We’d also sat there quietly reading for hours at a time, indulging our bookworm tendencies with glee.
I don’t remember the last time I saw her alive. But I remember the last time I didn’t go see her. At Easter that year I stayed on campus instead of going home for break and I would have seen her then. Looking back, there are many reasons I wish I had gone home instead and seen her.
Her funeral was at the First Lutheran Church of Falun, which I had frequented when I stayed with her those many summers , school breaks and weekends of my life. It looked just like you’d imagine a small town church would look like from the movies. I still can picture the larger than life painting of Jesus, suspended in front, behind the altar. He was standing in a blue sky heaven, clouds billowing around him. His arms were opening to the sides, as though beckoning me closer for a hug.

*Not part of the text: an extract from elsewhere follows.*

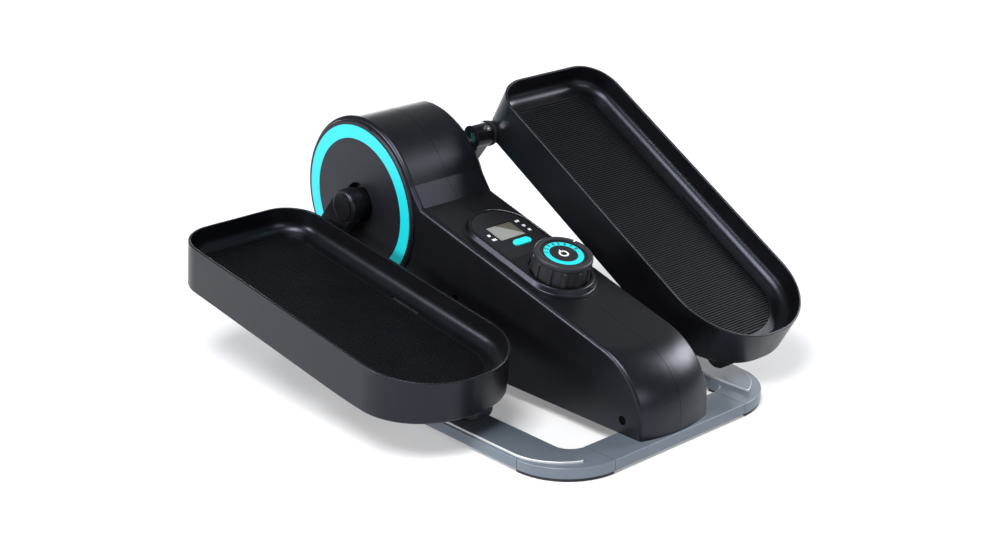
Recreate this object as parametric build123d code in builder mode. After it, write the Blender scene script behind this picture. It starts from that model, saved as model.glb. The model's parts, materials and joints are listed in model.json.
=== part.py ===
from build123d import *
from math import atan, cos, degrees, radians, sin
import os

os.makedirs("parts", exist_ok=True)

# Pedal exerciser for use under a desk. Millimetres, +Z up, +Y away from the user, +X to the user's right.
# The origin is on the floor, under the middle of the object's plan.

# ---------------------------------------------------------------- driving dimensions

# Base frame
base_half_width = 146.0
base_front = -245.3
base_rear = 215.3
base_bottom = 3.2
base_top = 13.3
bar_depth = 38.5
rail_inner = 103.3
corner_radius = 61.0
opening_radius = 18.0
seam_gap = 0.5
edge_round = 1.2
seam_x = base_half_width - corner_radius
front_seam = base_front + corner_radius
rear_seam = base_rear - corner_radius

# Track plates
track_inner = 107.0
track_inset = 2.5
track_thickness = 2.1
track_end = 178.0

# Body shell
drum_y = 157.3
drum_z = 144.6
drum_radius = 88.7
body_half_width = 46.0
nose_half_width = 43.8
wall = 3.0
neck_top = (77.7, 182.2)
crease = (61.5, 159.5)
slope = 0.283
slope_angle = degrees(atan(slope))
nose_y = -243.2
nose_bow = 8.0
nose_radius = 60.0
side_round = 4.0
body_rear = 217.3
body_bottom = base_top

# Drum covers and rings
cover_radius = 85.0
cover_face = 49.0
ring_outer = 80.5
ring_inner = 66.5
cover_hole = 21.0
cover_notch_angle = 106.0
cover_notch_width = 5.0
cover_notch_depth = 1.4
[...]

Grandma’s body lay in the coffin, below Jesus. I didn’t approach, although everyone else seemed to. Finally Dad cornered me. “Aren’t you going to go say goodbye to your Grandma?”
“No Dad. That’s not her, just her body. She’s not here anymore. I want to remember her alive, not dead.”
“Well, just don’t say that to anyone one else around here.”
And I do remember her, almost forty years later. She still lives in me and my reading, my playing solitaire, my caring for plants, and my eating green grapes and popcorn, watching TV.